My personal view of the "average user" sees them as a little more knowledgeable, possibly because I show them what I'm doing when I help them out. I get few follow-up calls asking me to do the same thing -- my evenings are a little quieter, but I don't make as much beer money as I could. :-)
People like your pretty young client are glad to adjust, especially if you show them a more convenient way to do something. If they thought that they were limited to what's on the hard drive already, I doubt that they would be interested in getting the computer in the first place.
-- Dirt Road
What were you doing when you were six?
Reading. A LOT. I didn't have access back then to all the electrical goodies we have today. Oh well.
My son, at age 9, taught his entire class how to use the Macs in the computer room while the teacher was called out for something. He also started hunting squirrels with an air rifle (aka BB gun) -- successfully! -- back then.
For him, though, computers are a tool, a way to do something, rather than the destination. Guitars are his passion.
-- Dirt Road
All but the newest Macs have serial ports, actually they have two (neither one encumbered by a mouse).
So, all I need is a DB-9 to Mac serial adapter and I'm good to go. Until then, I'm having fun with the remote (my 'cracker came in yesterday's mail).
I really like the replacement outlets they have at Rat Shack.
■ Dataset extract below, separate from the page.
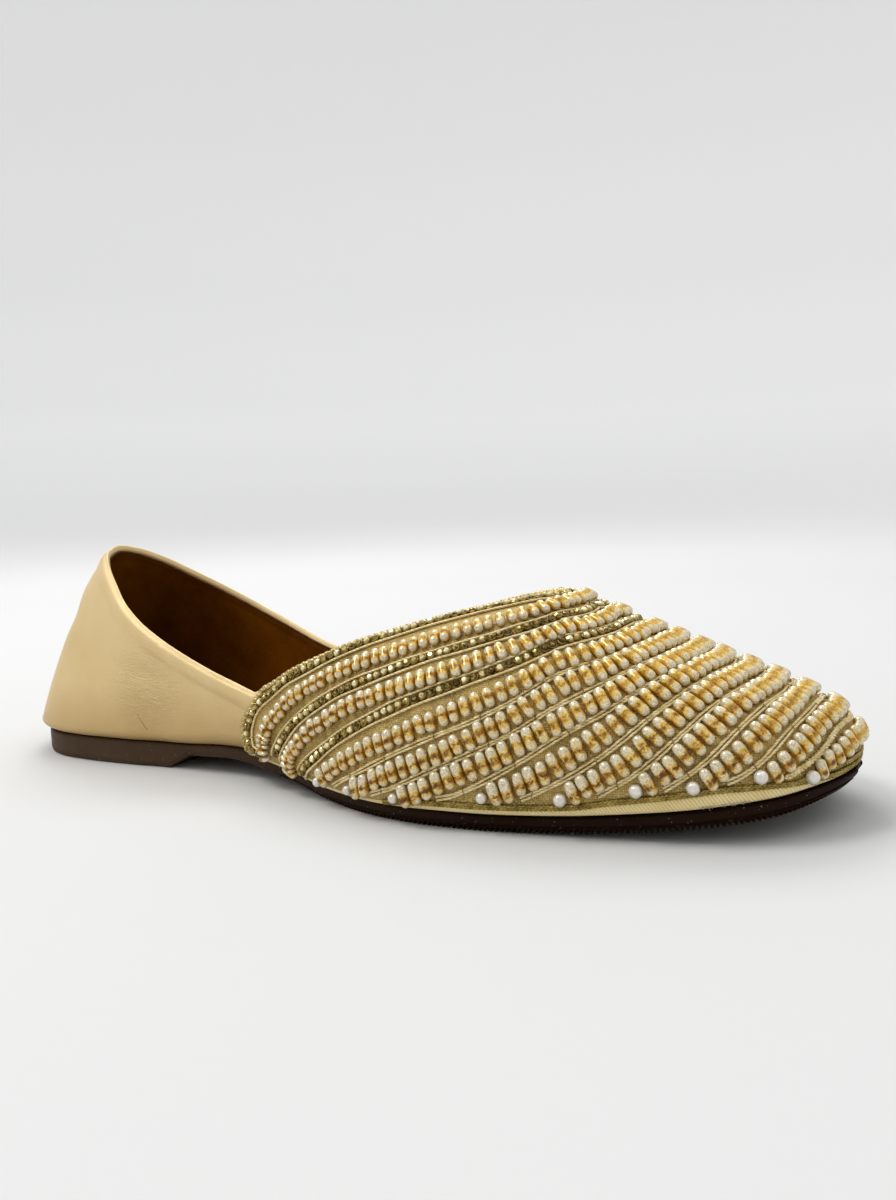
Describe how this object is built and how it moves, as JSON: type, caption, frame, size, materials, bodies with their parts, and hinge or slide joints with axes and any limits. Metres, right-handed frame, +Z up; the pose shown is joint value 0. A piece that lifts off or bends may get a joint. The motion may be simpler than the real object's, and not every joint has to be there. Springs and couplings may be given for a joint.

No need to have wall warts all over the house....
-- Dirt Road
That's because it's a closed-source OS. If it was open, they could grab fixes from the Linux camp or vice versa.
If Be wanted to develop for G3s, they could figure out what works and specify "these systems only." Kind of like what Apple is doing with OS X.
-- Dirt Road
AMD chip, what speed? 266? 300? 450?
Any slots? How many? Does it have a CDROM drive? Floppy?
(This is about the only way you'll get an x86 box in my house, sell it dirt cheep and preinstall Linux on it.)